_THE EXERCISE_:
Starting at the line that has "before = set(bpy.data.objects)" and stopping after the line that has "obj.matrix_world = Matrix.Identity(4)", reproduce the listing below exactly; omit everything else.

»»

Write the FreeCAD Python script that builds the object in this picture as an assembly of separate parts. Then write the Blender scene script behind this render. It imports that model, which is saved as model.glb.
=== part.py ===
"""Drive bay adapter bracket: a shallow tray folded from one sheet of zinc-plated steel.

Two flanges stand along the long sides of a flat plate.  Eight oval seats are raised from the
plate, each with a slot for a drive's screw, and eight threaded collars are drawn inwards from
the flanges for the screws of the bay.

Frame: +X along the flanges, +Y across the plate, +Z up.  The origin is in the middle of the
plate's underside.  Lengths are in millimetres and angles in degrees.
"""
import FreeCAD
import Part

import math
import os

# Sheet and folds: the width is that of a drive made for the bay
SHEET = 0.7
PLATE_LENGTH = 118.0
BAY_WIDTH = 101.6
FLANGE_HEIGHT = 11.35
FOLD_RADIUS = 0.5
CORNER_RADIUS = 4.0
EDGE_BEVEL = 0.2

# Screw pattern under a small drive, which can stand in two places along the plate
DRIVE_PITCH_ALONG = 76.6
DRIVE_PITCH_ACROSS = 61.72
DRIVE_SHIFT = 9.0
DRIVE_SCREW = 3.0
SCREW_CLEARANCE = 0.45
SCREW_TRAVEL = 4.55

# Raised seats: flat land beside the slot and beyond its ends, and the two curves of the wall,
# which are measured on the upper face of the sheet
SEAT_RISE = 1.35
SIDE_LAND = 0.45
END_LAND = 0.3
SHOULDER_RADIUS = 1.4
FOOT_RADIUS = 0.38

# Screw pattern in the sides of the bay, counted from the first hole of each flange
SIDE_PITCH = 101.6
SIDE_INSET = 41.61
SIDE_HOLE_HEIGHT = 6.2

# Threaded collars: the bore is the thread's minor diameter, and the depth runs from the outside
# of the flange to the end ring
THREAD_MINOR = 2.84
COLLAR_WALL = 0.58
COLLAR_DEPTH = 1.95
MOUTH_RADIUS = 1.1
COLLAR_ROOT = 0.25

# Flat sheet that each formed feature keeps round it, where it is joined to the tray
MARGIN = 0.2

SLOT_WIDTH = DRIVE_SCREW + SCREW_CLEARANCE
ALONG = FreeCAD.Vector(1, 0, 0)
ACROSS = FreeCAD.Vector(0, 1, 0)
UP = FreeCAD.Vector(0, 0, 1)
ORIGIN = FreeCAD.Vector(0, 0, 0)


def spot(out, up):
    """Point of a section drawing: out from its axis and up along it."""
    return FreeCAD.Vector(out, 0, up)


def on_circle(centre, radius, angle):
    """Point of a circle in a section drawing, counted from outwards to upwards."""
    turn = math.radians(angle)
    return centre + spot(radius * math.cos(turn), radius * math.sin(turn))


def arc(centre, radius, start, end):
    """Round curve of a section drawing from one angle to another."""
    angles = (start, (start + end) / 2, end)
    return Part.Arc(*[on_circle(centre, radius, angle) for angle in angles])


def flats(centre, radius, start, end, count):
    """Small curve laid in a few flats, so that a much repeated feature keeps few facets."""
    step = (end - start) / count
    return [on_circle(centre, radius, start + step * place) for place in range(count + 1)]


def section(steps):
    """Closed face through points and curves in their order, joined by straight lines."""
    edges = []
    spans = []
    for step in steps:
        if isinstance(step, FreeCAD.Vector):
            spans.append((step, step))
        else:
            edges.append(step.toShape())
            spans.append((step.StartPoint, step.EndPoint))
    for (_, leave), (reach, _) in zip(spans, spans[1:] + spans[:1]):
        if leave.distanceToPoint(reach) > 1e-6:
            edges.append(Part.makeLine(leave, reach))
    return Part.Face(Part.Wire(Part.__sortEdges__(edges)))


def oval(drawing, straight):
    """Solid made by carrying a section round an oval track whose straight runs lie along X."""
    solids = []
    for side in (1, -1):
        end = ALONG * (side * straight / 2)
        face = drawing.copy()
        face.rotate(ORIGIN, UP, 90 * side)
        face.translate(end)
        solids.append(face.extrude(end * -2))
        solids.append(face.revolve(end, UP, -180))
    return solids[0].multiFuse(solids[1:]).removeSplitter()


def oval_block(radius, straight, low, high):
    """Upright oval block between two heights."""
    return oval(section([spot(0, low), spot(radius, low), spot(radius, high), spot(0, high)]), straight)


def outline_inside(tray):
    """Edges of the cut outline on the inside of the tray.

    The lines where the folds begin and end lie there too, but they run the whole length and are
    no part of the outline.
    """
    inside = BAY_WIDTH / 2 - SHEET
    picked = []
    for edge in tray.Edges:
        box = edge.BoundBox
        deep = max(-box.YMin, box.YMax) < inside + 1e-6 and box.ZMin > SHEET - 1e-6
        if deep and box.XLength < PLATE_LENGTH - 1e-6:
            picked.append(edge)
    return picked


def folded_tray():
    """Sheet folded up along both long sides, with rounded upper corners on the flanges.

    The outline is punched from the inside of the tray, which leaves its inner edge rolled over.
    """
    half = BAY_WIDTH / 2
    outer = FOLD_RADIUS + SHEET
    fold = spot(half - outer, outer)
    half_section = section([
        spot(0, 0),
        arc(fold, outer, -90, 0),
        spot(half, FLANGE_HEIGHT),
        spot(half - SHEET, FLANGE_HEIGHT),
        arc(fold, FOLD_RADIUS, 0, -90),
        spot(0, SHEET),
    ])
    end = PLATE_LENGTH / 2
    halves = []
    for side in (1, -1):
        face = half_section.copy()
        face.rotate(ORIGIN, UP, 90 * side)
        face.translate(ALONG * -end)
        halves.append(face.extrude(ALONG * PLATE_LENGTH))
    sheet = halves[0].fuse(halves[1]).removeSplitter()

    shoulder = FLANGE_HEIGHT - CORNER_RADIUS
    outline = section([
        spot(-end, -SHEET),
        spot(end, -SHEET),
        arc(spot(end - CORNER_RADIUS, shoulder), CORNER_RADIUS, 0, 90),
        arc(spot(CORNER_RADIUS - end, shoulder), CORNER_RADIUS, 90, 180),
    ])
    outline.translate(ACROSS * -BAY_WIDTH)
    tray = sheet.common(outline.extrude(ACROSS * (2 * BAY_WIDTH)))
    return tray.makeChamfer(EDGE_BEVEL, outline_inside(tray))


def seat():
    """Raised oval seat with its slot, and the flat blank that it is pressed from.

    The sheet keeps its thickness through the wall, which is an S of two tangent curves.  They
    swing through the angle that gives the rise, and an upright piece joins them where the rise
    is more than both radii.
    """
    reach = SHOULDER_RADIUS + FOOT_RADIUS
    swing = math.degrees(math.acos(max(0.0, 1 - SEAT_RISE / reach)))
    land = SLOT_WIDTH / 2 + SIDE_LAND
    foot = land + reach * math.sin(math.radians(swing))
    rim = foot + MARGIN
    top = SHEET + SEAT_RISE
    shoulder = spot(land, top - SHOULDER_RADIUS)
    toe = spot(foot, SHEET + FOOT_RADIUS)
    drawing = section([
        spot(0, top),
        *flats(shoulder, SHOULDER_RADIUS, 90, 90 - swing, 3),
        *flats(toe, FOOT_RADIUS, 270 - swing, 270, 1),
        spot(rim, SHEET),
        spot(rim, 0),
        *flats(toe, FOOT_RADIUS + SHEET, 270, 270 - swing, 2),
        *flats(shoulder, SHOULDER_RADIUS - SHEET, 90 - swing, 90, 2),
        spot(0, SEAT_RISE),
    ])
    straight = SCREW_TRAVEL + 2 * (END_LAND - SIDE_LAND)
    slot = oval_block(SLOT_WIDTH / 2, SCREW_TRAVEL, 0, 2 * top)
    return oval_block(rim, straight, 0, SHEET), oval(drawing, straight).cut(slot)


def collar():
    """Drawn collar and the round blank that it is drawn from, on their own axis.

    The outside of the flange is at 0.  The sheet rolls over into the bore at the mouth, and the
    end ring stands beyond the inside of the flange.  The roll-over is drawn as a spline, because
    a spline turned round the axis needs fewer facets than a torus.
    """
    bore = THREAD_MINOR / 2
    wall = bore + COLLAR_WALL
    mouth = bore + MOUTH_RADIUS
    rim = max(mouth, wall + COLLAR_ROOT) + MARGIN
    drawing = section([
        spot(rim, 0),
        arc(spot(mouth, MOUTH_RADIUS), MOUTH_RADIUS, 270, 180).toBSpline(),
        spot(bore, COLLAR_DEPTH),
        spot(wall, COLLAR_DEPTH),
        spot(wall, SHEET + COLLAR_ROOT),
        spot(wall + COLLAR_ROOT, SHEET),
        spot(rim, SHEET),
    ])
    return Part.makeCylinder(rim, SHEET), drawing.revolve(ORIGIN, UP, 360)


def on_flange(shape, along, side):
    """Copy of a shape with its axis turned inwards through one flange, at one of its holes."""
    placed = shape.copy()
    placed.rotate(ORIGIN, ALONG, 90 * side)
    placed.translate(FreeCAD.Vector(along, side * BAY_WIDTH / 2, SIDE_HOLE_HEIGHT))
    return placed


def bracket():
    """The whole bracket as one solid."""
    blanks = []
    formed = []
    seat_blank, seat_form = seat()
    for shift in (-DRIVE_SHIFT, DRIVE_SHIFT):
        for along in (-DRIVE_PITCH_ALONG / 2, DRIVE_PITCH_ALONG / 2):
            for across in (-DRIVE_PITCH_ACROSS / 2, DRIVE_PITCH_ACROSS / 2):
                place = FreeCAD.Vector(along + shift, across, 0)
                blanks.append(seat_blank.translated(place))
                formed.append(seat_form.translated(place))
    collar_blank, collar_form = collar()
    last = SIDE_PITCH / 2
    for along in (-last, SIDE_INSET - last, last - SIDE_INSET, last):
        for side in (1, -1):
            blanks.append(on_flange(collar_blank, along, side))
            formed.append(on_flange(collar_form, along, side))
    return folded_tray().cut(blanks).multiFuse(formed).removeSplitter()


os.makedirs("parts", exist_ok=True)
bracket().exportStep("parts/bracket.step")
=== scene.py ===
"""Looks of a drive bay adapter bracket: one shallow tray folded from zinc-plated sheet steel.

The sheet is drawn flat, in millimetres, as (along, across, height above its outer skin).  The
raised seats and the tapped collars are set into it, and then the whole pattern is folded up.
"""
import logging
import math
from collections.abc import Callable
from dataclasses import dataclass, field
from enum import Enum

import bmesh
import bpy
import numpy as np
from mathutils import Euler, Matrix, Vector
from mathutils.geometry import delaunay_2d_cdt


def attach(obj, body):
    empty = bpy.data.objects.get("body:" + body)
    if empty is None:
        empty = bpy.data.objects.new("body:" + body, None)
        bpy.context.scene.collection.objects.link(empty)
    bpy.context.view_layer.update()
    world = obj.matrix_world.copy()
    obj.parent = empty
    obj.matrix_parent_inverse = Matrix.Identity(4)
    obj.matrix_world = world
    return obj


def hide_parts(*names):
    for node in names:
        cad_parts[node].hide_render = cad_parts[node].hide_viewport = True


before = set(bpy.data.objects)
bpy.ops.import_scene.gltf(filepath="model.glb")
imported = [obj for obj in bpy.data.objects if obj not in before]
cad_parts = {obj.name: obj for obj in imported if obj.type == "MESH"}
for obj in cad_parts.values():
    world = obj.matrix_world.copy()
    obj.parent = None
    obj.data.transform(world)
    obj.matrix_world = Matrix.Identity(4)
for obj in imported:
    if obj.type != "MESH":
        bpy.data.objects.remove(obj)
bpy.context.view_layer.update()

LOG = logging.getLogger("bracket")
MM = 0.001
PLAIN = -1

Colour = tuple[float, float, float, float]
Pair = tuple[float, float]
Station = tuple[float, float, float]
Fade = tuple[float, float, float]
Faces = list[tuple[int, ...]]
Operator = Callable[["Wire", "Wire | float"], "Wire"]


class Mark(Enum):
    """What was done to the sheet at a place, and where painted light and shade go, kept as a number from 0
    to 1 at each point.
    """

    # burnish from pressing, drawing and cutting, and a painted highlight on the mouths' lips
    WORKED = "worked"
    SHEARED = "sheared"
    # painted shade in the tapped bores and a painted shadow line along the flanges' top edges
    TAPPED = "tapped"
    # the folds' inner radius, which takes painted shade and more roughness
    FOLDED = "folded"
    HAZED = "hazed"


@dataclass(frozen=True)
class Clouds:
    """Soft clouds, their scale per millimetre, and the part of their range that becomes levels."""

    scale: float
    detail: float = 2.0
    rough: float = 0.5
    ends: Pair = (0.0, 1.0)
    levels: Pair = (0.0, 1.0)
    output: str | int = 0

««
»»

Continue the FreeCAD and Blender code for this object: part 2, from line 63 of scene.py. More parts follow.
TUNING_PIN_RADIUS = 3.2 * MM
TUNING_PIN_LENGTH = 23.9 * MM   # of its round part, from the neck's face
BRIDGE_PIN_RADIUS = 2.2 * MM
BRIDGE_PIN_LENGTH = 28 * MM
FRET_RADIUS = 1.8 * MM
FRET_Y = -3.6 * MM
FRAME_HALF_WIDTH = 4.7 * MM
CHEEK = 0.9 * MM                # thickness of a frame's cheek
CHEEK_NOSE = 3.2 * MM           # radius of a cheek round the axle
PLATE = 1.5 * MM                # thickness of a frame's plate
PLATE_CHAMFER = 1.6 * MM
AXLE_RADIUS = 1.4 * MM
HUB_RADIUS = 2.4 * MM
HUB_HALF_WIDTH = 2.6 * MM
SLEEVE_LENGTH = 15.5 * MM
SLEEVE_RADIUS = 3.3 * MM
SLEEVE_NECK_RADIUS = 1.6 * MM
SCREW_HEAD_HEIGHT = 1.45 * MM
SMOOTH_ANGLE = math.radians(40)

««

_RESULT BELOW_:
before = set(bpy.data.objects)
bpy.ops.import_scene.gltf(filepath="model.glb")
imported = [obj for obj in bpy.data.objects if obj not in before]
cad_parts = {obj.name: obj for obj in imported if obj.type == "MESH"}
for obj in cad_parts.values():
    world = obj.matrix_world.copy()
    obj.parent = None
    obj.data.transform(world)
    obj.matrix_world = Matrix.Identity(4)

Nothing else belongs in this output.